Konzern bietet Fertighäuser ab 180.000 Euro an. Politiker kritisieren den einfachen Baustil. Siedlung auch im Umland von Hamburg geplant.

Hofheim-Wallau. Was für ein Schock! Zuerst war alles nach Plan gelaufen: Die Pressesprecherin hatte mit leuchtenden Augen verkündet, dass das versammelte Publikum "die ersten Menschen" seien, die die Neuheit bestaunen dürften. Dann hatte ein lächelnder Ikea-Manager aus Schweden, gesagt, dass heute ein "toller Tag" sei. Doch als Philipp Mühlbauer ans Mikro tritt und erklären will, warum heute ein toller Tag ist, passiert es: Krawumm! Ein lauter Knall lässt den Fertighausbauer zusammenfahren. Entsetzt blickt er sich um, schaut, ob ES noch steht. Dann fängt er sich wieder: ES steht noch. Das erste deutsche Ikea-Musterhaus. Puh. Ein Lastwagen hatte lediglich unter großem Krachen einen Altglascontainer auf dem Parkplatz der Ikea-Deutschland-Zentrale bei Frankfurt geleert.

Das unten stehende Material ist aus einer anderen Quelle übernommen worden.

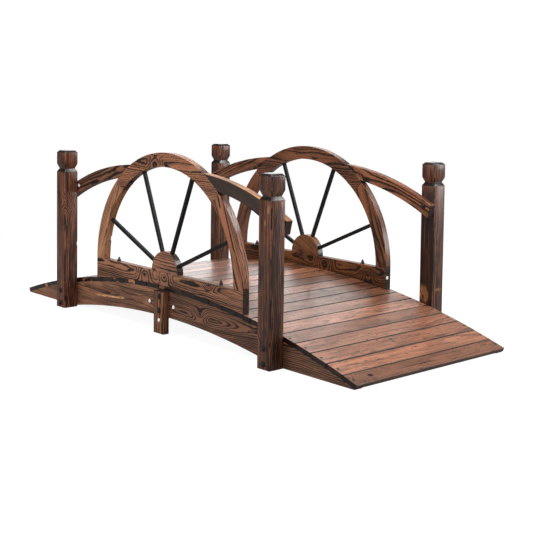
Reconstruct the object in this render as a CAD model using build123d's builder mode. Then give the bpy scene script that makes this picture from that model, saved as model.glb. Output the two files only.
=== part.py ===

Die Häuser heißen "Immeln" und "Fryken" - und Ikea will mit ihnen den deutschen Fertighausmarkt erobern. In Schweden, Norwegen, Finnland, Dänemark und Großbritannien gibt es bereits 4000 solcher Häuser. Noch in diesem Jahr will der schwedische Konzern in Zusammenarbeit mit Mühlbauers Baufirma Bien-Zenker 30 Reihenhäuser und Eigentumswohnungen in Offenbach und Wiesbaden bauen, Projekte in Hofheim und Nürnberg sollen folgen. Ende des Jahres sollen die ersten Deutschen in ihre Ikea-Häuser einziehen. Auch im Umland von Hamburg schaut sich Ikea schon nach geeigneten Grundstücken um.

Das Konzept heißt "BoKlok", übersetzt "clever wohnen". Zum Allzweckimbusschlüssel greifen muss keiner: Ikea kümmert sich um alles. Clever sind die Schweden vor allem in eigener Sache. Denn das kleine Haus ist perfekt geschnitten - für Ikea-Möbel. Damit Produkte wie Ivar, Billy und Pax ein Zuhause finden, bekommt jeder Hauskäufer ein Einrichtungsseminar geschenkt.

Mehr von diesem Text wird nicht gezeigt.